A number of performance improvements have been made to
improve the speed of many queries. These improvements are automatic.
There are no configuration settings or changes to the SQL statements
required.
Partial early distinct (PED)
An efficient
hashing function will now be used to partially remove duplicates early
in the processing of the query. This may not remove all duplicates,
but will reduce the amount of data that must be processed later in
the query evaluation. Removing some of the initial duplicate rows
will speed up the query, and reduce the chance that it will run out
of sort heap memory, thereby eliminating the need to use relatively
slow disk space for temporary storage in these cases. This improvement
is termed partial early distinct (PED).
To determine if this
improvement is being used for a particular query, activate the Explain
facility and run the query. A new value in the EXPLAIN_ARGUMENT table
indicates when this new functionality has been applied to a query:
- ARGUMENT_TYPE column = UNIQUE
- ARGUMENT_VALUE column can now also have the value: HASHED
PARTIAL which indicates that the new feature has been used
The
db2exfmt tool will also show
HASHED
PARTIAL in its output, as shown in the following example:
6) UNIQUE: (Unique)
Cumulative Total Cost: 132.519
Cumulative CPU Cost: 1.98997e+06
...
...
Arguments:
---------
JN INPUT: (Join input leg)
INNER
UNIQKEY : (Unique Key columns)
1: Q1.C22
UNIQKEY : (Unique Key columns)
2: Q1.C21
pUNIQUE : (Uniqueness required flag)
HASHED PARTIAL
Partial early aggregation (PEA)
Similar
to partial early distinct (PED), partial early aggregation (PEA) is
an attempt to do a partial aggregation of data early in the processing
of the query. While it is unlikely that all aggregation can take place
at this point, it will at least reduce the amount of data that must
be processed later in the query evaluation.
To determine if
partial early aggregation is being used for a particular query activate
the Explain facility and run the query. A new value in the EXPLAIN_ARGUMENT
table indicates when this new functionality has been applied to a
query:
- ARGUMENT_TYPE column = AGGMODE
- ARGUMENT_VALUE column can now also have the value: HASHED
PARTIAL which indicates that this new feature has been used
The
db2exfmt tool will also show
HASHED
PARTIAL in its output for
GRPBY sections,
along with a
pGRPBY in the tree view, if this new
functionality has been applied within that part of the query.

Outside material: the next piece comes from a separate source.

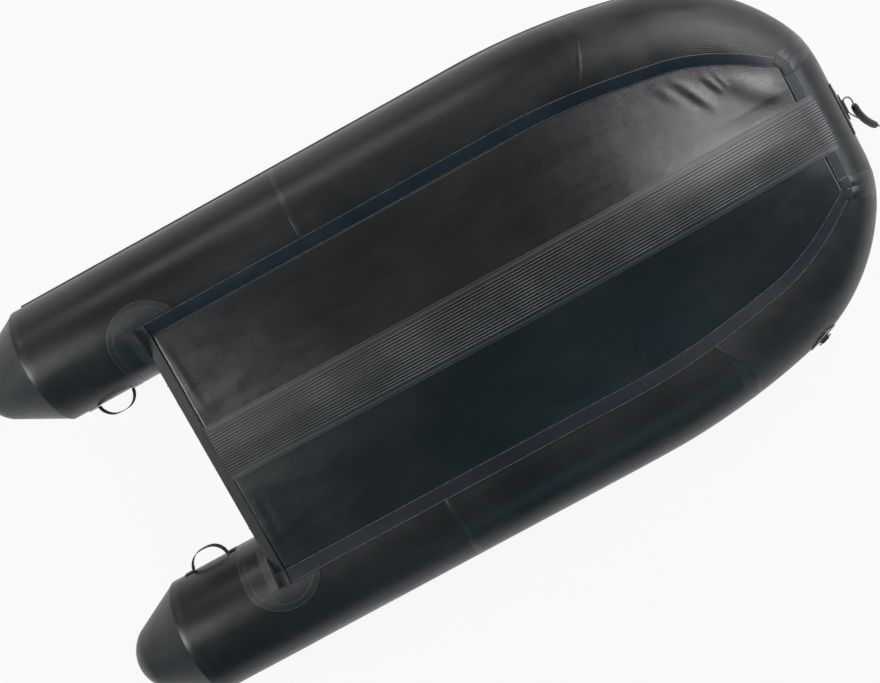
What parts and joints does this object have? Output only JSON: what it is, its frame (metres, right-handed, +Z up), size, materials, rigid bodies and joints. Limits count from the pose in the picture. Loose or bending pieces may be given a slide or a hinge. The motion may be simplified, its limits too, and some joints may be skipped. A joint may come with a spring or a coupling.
{
  "type": "inflatable boat",
  "caption": "Inflatable boat with a soft keeled bottom, two side tubes with conical tails and a board transom, stored upside down on its tubes.",
  "frame": {"origin": "middle of the object's box, on the floor that it lies on upside down", "axes": "+X to the bow, +Z up, which is towards the keel because the boat lies bottom up, +Y to the starboard tube"},
  "size_m": [3.3197, 1.5692, 0.5967],
  "materials": {
    "tube_fabric": "satin coated fabric",
    "bottom_fabric": "satin coated fabric",
    "strake_rubber": "satin ribbed rubber",
    "rub_rubber": "satin rubber",
    "transom_wood": "painted plywood",
    "floor_wood": "varnished plywood",
    "stringer_metal": "mill finish",
    "plain_plastic": "moulded",
    "webbing": "woven webbing",
    "ring_steel": "polished wire",
    "rope_fibre": "braided rope",
    "grip_rubber": "matt sleeve"
  },
  "bodies": {
    "hull": {"aft_floor_board": "floor_wood", "bottom_cloth": "bottom_fabric", "bow_chine_strip": "bottom_fabric", "bow_floor_board": "floor_wood", "bow_ring_patch": "tube_fabric", "bow_ring_strap": "webbing", "bow_rub_strake": "rub_rubber", "bow_tube": "tube_fabric", "bow_valve": "plain_plastic", "drain_plug": "plain_plastic", "fore_floor_board": "floor_wood", "inner_motor_pad": "plain_plastic", "keel_strake": "strake_rubber", "middle_floor_board": "floor_wood", "outer_motor_pad": "plain_plastic", "port_bench_rail": "plain_plastic", "port_bow_quarter": "tube_fabric", "port_chine_strip": "bottom_fabric", "port_holder_patch": "tube_fabric", "port_ring_patch": "tube_fabric", "port_ring_strap": "webbing", "port_rowlock_base": "rub_rubber", "port_rub_strake": "rub_rubber", "port_side_tube": "tube_fabric", "port_stringer": "stringer_metal", "port_tail_cone": "tube_fabric", "port_tail_handle": "webbing", "port_towing_eye": "ring_steel", "port_transom_holder": "rub_rubber", "port_valve": "plain_plastic", "starboard_bench_rail": "plain_plastic", "starboard_bow_quarter": "tube_fabric", "starboard_chine_strip": "bottom_fabric", "starboard_holder_patch": "tube_fabric", "starboard_ring_patch": "tube_fabric", "starboard_ring_strap": "webbing", "starboard_rowlock_base": "rub_rubber", "starboard_rub_strake": "rub_rubber", "starboard_side_tube": "tube_fabric", "starboard_stringer": "stringer_metal", "starboard_tail_cone": "tube_fabric", "starboard_tail_handle": "webbing", "starboard_towing_eye": "ring_steel", "starboard_transom_holder": "rub_rubber", "starboard_valve": "plain_plastic", "transom_board": "transom_wood"},
    "bench": {"bench_board": "floor_wood", "starboard_bench_hook": "plain_plastic", "port_bench_hook": "plain_plastic"},
    "starboard_rowlock": {"starboard_rowlock": "plain_plastic"},
    "port_rowlock": {"port_rowlock": "plain_plastic"},
    "starboard_tow_ring": {"starboard_tow_ring": "ring_steel"},
    "port_tow_ring": {"port_tow_ring": "ring_steel"},
    "bow_ring": {"bow_ring": "ring_steel", "bow_handle_rope": "rope_fibre", "bow_handle_grip": "grip_rubber"}
  },
  "joints": [
    {"name": "bench_slide", "type": "slide", "parent": "hull", "child": "bench", "axis": [0.9994, 0, 0.035], "range_m": [-0.15, 0.2]},
    {"name": "starboard_rowlock_swivel", "type": "hinge", "parent": "hull", "child": "starboard_rowlock", "pos_m": [-0.50366, 0.73124, 0.07485], "axis": [0.0247, 0.7071, -0.7067], "range_deg": [-90, 90]},
    {"name": "port_rowlock_swivel", "type": "hinge", "parent": "hull", "child": "port_rowlock", "pos_m": [-0.50366, -0.73124, 0.07485], "axis": [0.0247, -0.7071, -0.7067], "range_deg": [-90, 90]},
    {"name": "starboard_ring_swing", "type": "hinge", "parent": "hull", "child": "starboard_tow_ring", "pos_m": [1.05959, 0.68712, 0.30255], "axis": [0.949, -0.3082, -0.0663], "range_deg": [0, 150]},
    {"name": "port_ring_swing", "type": "hinge", "parent": "hull", "child": "port_tow_ring", "pos_m": [1.05959, -0.68712, 0.30255], "axis": [-0.949, -0.3082, 0.0663], "range_deg": [0, 150]},
    {"name": "bow_ring_swing", "type": "hinge", "parent": "hull", "child": "bow_ring", "pos_m": [1.50366, 0, 0.27183], "axis": [0, -1, 0], "range_deg": [0, 60]}
  ]
}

Hash join now selected by the query optimizer for
a wider range of SQL queries
The query optimizer chooses
between three basic join strategies when determining how to run an
SQL query that includes a join. In many cases a hash join is the most
efficient method, and with this release it can be used in more situations.
- Data type mismatches
- A hash join will now be considered even if the two columns in
the join are not the same data type. This is the case in all but the
most extreme situations.
- Expressions used in join predicate
- Join predicates that contain an expression no longer restrict
the join method to a nested loop join. In this release a hash join
is considered in cases where the WHERE clause contains an expression,
like: WHERE T1.C1 = UPPER(T1.C3)
In these cases the hash join is considered automatically.
There is no need to change any existing SQL queries to take advantage
of this improved functionality. Note that hash joins make use of sort
heap memory.
Improved cost estimates of network communication traffic
generated by a query
The query optimizer
relies on a range of information to choose an access plan that is
efficient as possible. The estimated communication costs of queries
has now been improved, enabling the optimizer to more accurately consider
and compare all of the CPU, IO, and communication costs. In many cases
this will result in faster query performance.
The estimated
per-node communication costs of a query, as returned by the explain
elements
COMM_COST and
FIRST_COMM_COST,
have been improved. They are now more consistent with the existing
CPU and IO costs per-node calculations. This enables the query optimizer
to effectively balance all three of these cost estimations when evaluating
different access plans. It also helps increase parallelism when possible
by enabling the network traffic to be spread more evenly across multiple
network adapters. In particular:
- If there is more than one network adapter involved, the cumulative
communication cost for the adapter with the highest value is returned.
In previous releases the total number of frames transmitted throughout
the entire network was returned.
- The values only include the costs of network traffic between physical
machines. They do not include the virtual communication costs between
node partitions on the same physical machine in a partitioned database
environment.